|KAWAKAMI, EDUARDO - University Of Arkansas|
|OOSTERHUIS, DERRICK - University Of Arkansas|
Submitted to: Plant and Soil
Publication Type: Peer Reviewed Journal
Publication Acceptance Date: 9/13/2011
Publication Date: N/A
Interpretive Summary: Nitrogen fertilization is one of the most expensive agricultural practices and crops are known to recover only about a third of the N fertilizer applied, where two major factors that limit efficiency of fertilizer N recovery from urea are nitrogen losses through ammonia volatilization and nitrate leaching. In the current growth chamber study the effect of including N fertilizer additives to limit ammonia volatilization and nitrate leaching on the physiology and growth of cotton under normal and high temperatures was evaluated. Only the use of an additive to limit ammonia volatilization improved cotton urea utilization. Improving fertilizer N use efficiency by incorporating an ammonia volatilization inhibitor into urea has the potential to decrease input costs by maintaining productivity with lower fertilizer application rates.

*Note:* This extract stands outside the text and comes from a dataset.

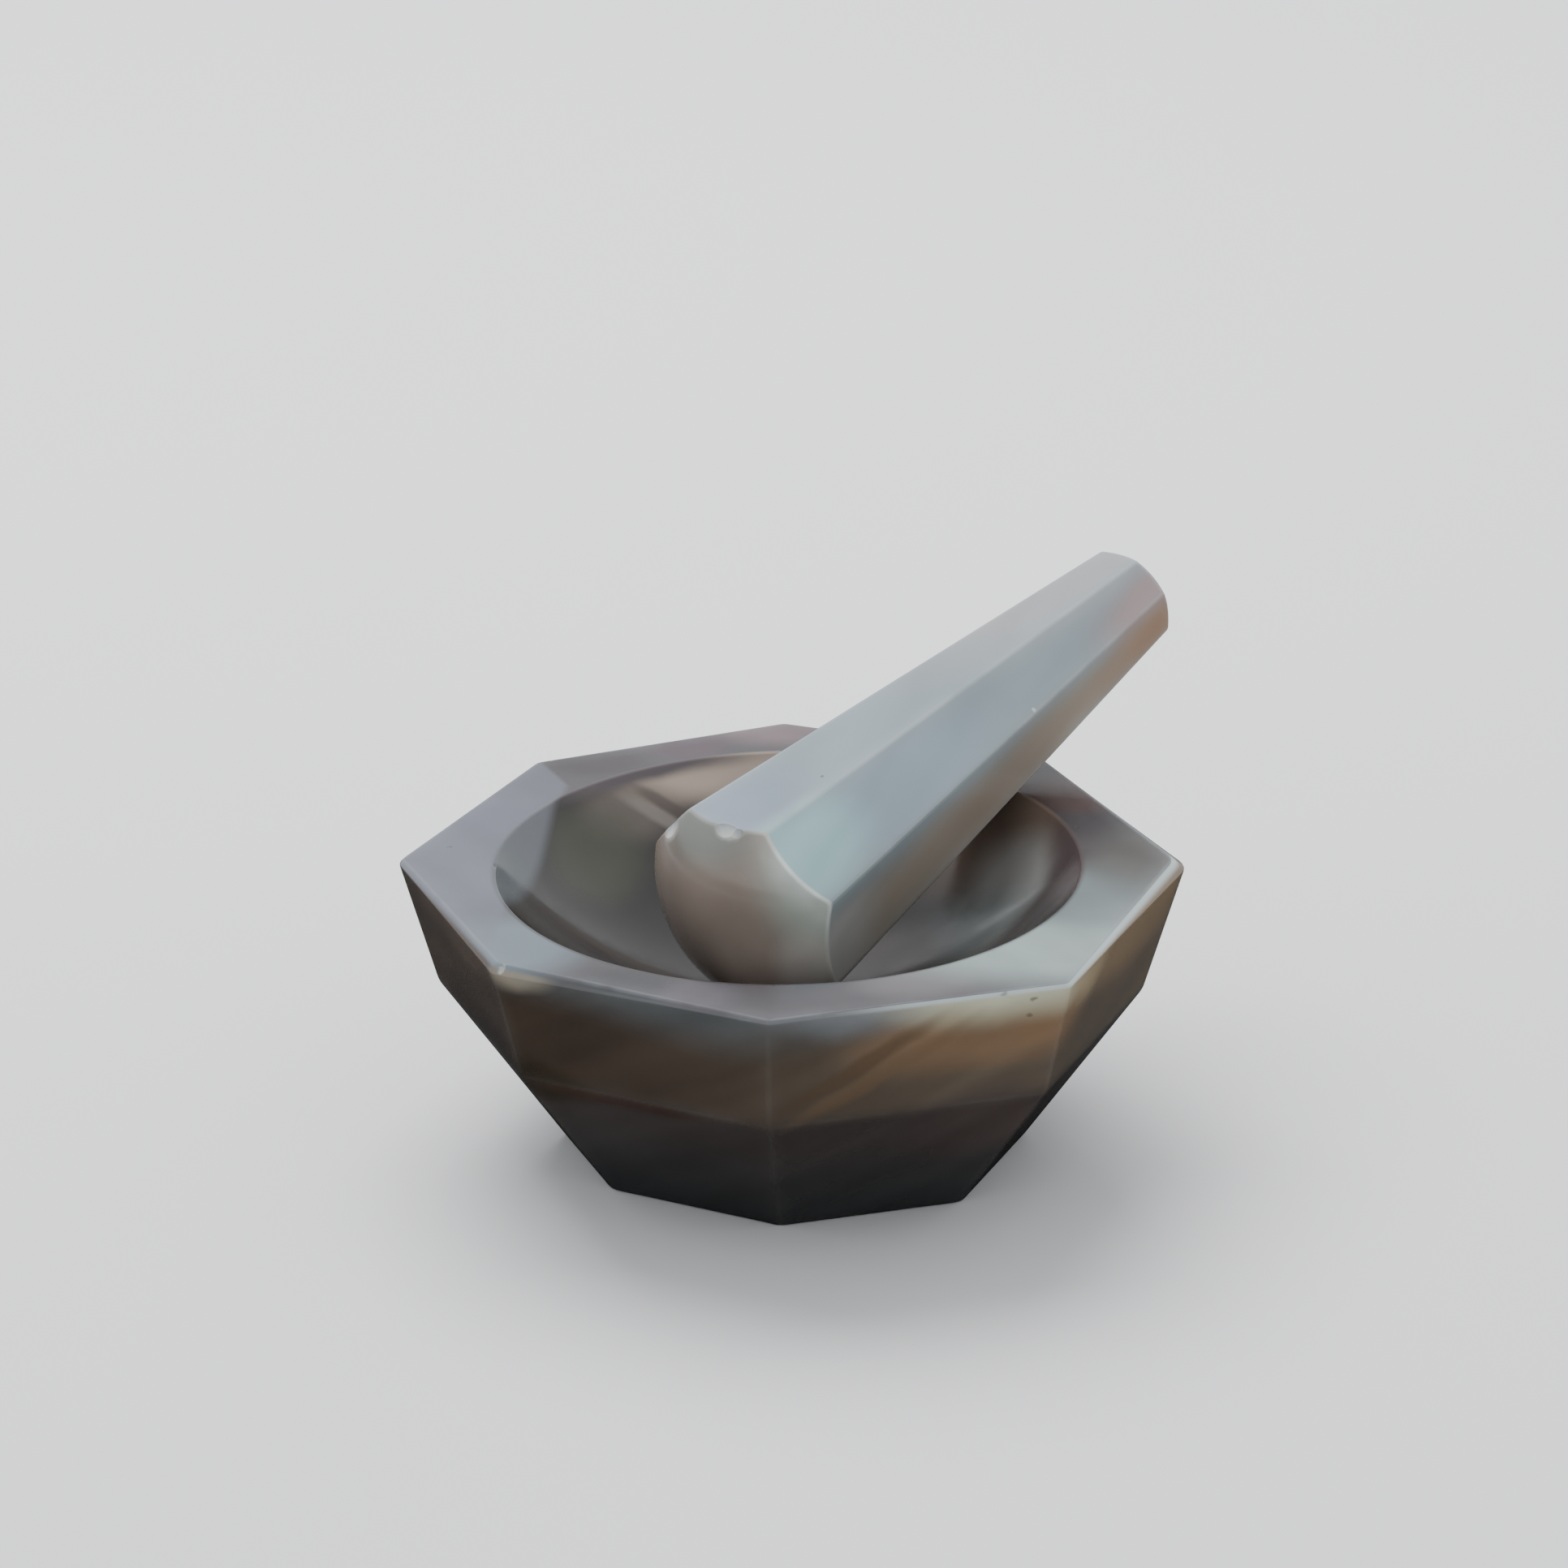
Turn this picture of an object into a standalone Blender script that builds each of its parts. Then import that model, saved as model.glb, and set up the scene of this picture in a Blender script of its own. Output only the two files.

Technical Abstract: Nitrogen fertilization is one the most expensive agricultural practices and crops are known to recover only about a third of the N fertilizer applied. A practice commonly recommended to improve N use efficiency is the incorporation of urease and/or nitrification inhibitor into N fertilizers. The objective of this growth chamber study was to evaluate the effect of adding N-(n-butyl) thiophosphoric triamide (NBPT) and Dicyandiaminde (DCD) to urea fertilizer, on the physiology and growth of cotton (Gossypium hirsutum L.) under normal and high temperatures. Treatments consisted of two day temperature regimes, 30oC and 38oC, and five nitrogen fertilization applications: (T1) unfertilized control, (T2) 125 kg/ha of urea, (T3) 93 kg/ha of urea, (T4) 93 kg/ha urea with NBPT, and (T5) 93 kg/ha urea with NBPT and DCD. The addition of NBPT to urea fertilizer showed positive results on leaf chlorophyll, leaf area, dry matter, N uptake, and N use efficiency. On the otherhand use of DCD was detrimental for leaf chlorophyll, N uptake, and N use efficiency. No two way interaction effect between temperature regime and N treatment was observed, indicating that N fertilization was not influenced by temperature conditions. Deficiency of N significantly decreased leaf chlorophyll, increased glutathione reductase activity, decreased protein and increased leaf nitrate reductase. The high day temperature (38oC) regime significantly increased plant N uptake, glutamine synthetase, leaf chlorophyll, protein content, plant height and leaf area. We conclude that use of NBPT but not DCD improved cotton urea utilization, N deficiency affected the physiology and N assimilation of cotton plants, and that the physiological changes in cotton under high temperature were due to higher N uptake and utilization.